Lupa Menjadi Manusia
Aku baru menyadarinya. Pada banyak kesempatan untuk merasakan banyak hal, aku sering melarang diriku sendiri untuk membiarkan perasaan-perasaan tertentu. Perasaan yang paling banyak kucegah adalah sedih meski pada akhirnya aku tetap menangis sampai air mataku mengering. Entah sejak kapan, aku mulai terbiasa untuk mencegah air mata turun terlalu banyak meski ada perasaan tidak nyaman setelah aku berusaha menghentikannya. Kepalaku terus mengatakan aku harus berhenti menangis, aku tidak seharusnya menangis, aku tidak seharusnya mengeluh tentang ini dan itu, aku tidak seharusnya merasa kecewa dan marah akan banyak hal, aku tidak seharusnya menyalahkan diri sendiri. Padahal setelah kupikirkan lagi, aku membutuhkan semua itu.
Ada terlalu banyak waktu di mana aku merasa harus berhenti merasakan satu perasaan saat itu juga meski tubuhku tidak mau mendengarnya. Setiap kali ingin mengeluh, kepalaku mengatakan aku tidak perlu mengutarakan itu karena bisa saja hal itu merusak mood orang lain yang membacanya. Siapa yang tahu orang yang tiba-tiba senang mendadak merasa sedih hanya karena melihat cuitanku di Twitter? Aku sangat menghindari itu. Sebisa mungkin, aku ingin membuat orang lain merasa senang dan nyaman dengan keberadaanku meski hanya melalui media sosial. Aku tahu itu hal yang terlalu besar karena ada terlalu banyak orang di dunia maya, tapi toh kepalaku tidak berhenti mengatakannya. Sampai akhirnya aku merasa tidak memiliki tempat untuk berkeluh kesah karena setiap kali ingin melakukannya, aku selalu berpikir bahwa apa yang kukatakan akan merusak perasaan dan hari baik bagi orang lain. Aku menolak semua perasaan dan emosi negatif dengan alasan yang tidak masuk akal untuk berulang kali. Meski aku harus menyimpannya dan tersiksa sendirian, aku tetap memilih tidak mengutarakannya. Namun kurasa aku tidak bisa melakukan ini lebih lama lagi karena sepertinya aku melupakan satu hal; bahwa aku juga manusia.

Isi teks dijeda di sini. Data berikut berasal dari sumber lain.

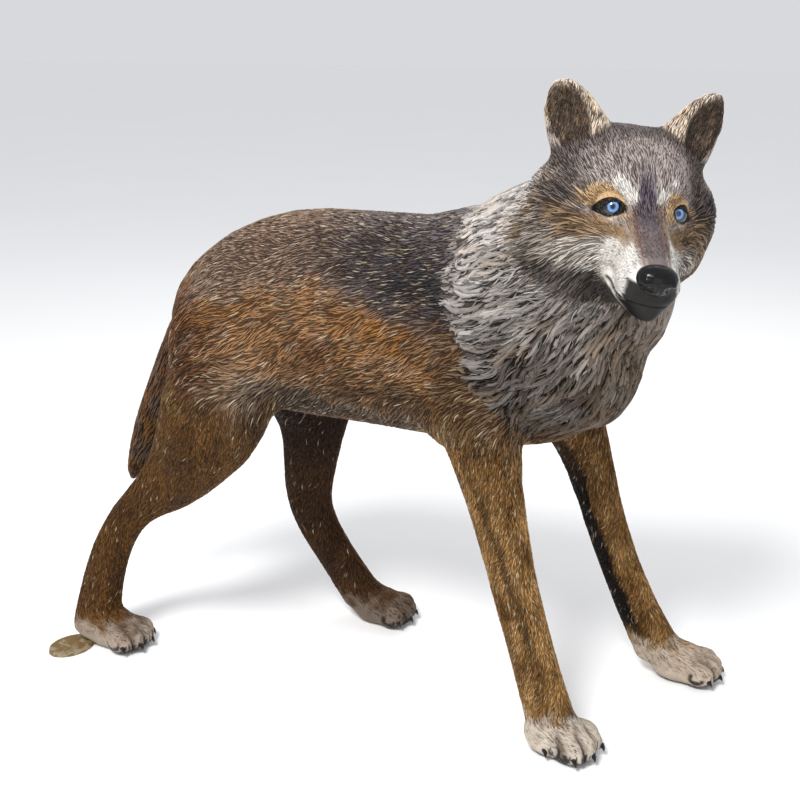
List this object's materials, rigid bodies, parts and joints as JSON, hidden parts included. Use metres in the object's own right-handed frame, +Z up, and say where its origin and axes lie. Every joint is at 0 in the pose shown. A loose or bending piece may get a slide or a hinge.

Setiap orang tentu ingin dianggap dan diperlakukan sebagai manusia, dan begitu juga denganku. Aku ingin orang lain memperlakukanku sebagai manusia, tapi aku sendiri tidak membiarkan diriku menjadi manusia seutuhnya yang bisa merasa sedih, marah, dan kecewa, juga manusia yang boleh mengeluh dan boleh menangis kapan pun aku membutuhkannya. Aku menolah perasaan-perasaan semacam itu hanya karena hari baik bagi orang lain padahal aku tahu aku sudah membuat hariku sendiri menjadi lebih buruk dengan menolak semua perasaan itu. Sepertinya, aku lupa cara memperlakukan diriku sendiri sebagai manusia. Menolak merasa sedih dan harus bersemangat setiap saat, mengusahakan yang lebih baik meski tahu aku sudah memberikan yang terbaik yang kubisa. Siapa yang tidak merasakan perasaan-perasaan tadi? Bukankah itu hal normal yang dialami oleh semua manusia? Kenapa aku menolak sesuatu yang sudah menjadi milik manusia sejak lahir? Kenapa aku menentang apa yang sudah ada hanya untuk menjaga perasaan orang lain? Padahal, orang lain tidak merasa sungkan untuk mengeluh tentang apa pun. Tapi aku justru terlalu banyak memikirkan perasaan orang lain sebagai manusia pada umumnya dan melupakan fakta bahwa aku juga manusia yang sama seperti semua orang.